Aos 15 anos, José* saiu da casa dos pais no interior do Paraná e partiu rumo a Curitiba em busca de realizar o sonho de jogar futebol profissionalmente, em 2013. Mas viu que a realidade estava um pouco longe da expectativa. Joana, mãe de José, conta que o filho acordava todos os dias às 5h para ir até o campo de treino do Paraná Clube, em Piraquara.
Ficava o dia todo em treinamento, e voltava no fim da tarde para a casa de uma amiga da família, com quem ficou morando enquanto até passar em uma prova que permitia que ficasse no alojamento do clube. Nesse tempo, o estudante ficou sem estudar para se dedicar apenas aos treinos. Assim que entrasse oficialmente no time de base, voltaria para a escola. “Chorei bastante. Era contra ele largar o estudo para fazer isso, mas também era a favor dele buscar o sonho dele”, conta Joana.
Mas, após dois meses, José desistiu de continuar os treinamentos e voltou para casa. A mãe avalia que a rotina intensa de treinos, a pressão de ficar longe dos pais e outras situações que ocorriam dentro dos alojamentos contribuiu para isso. “Era bem puxado”, avalia.
Regra X cultura
Para a pesquisadora Ana Christina Brito Lopes, o fator cultural contribui para que a atuação de crianças e adolescentes nos clubes de futebol de base não seja considerada trabalho infantil, já que o esporte é um dos direitos previstos no Estatuto da Criança e do Adolescente (ECA). Por essa razão, há dificuldade em encontrar registro de casos, uma vez que a própria comunidade não entende os treinos extenuantes como uma violação e não denuncia essas situações.
Muito importante para a formação e desenvolvimento das crianças, o esporte pode violar outros direitos da infância quando a prática é transformada em uma atividade profissional.
Segundo ela, o ingresso precoce nas escolas de futebol de base traz riscos físicos e psicológicos. “Começa a ser exigido do corpo da criança um treinamento muito forte, sem que ele esteja preparado.
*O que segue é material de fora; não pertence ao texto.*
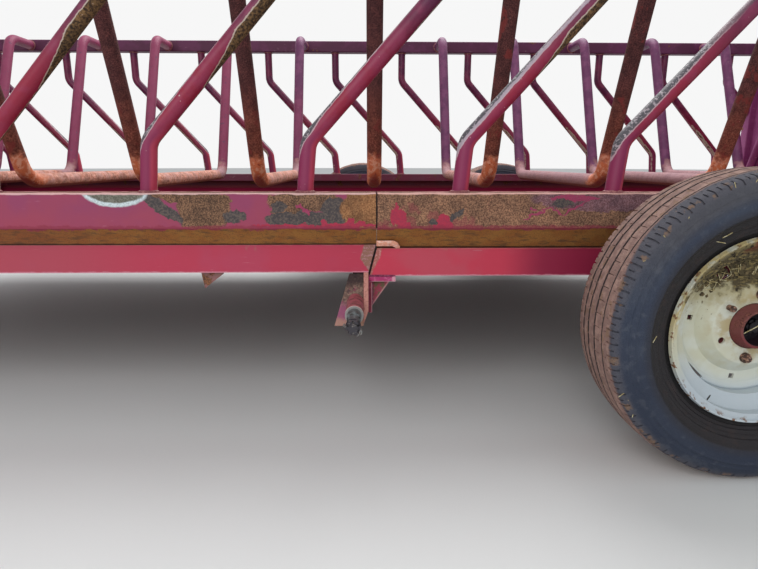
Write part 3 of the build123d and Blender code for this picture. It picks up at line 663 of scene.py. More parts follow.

Também há a pressão para que ela vença”.
Além disso, a pesquisadora aponta que, por estarem morando nos alojamentos dos clubes, os jovens também acabam sendo privados do convívio familiar e comunitário. “Como a criança tem que se dedicar muito aos treinos, muitas vezes não sobra animação para que ela usufrua um tempo de lazer, de passeios e atividades culturais”, aponta.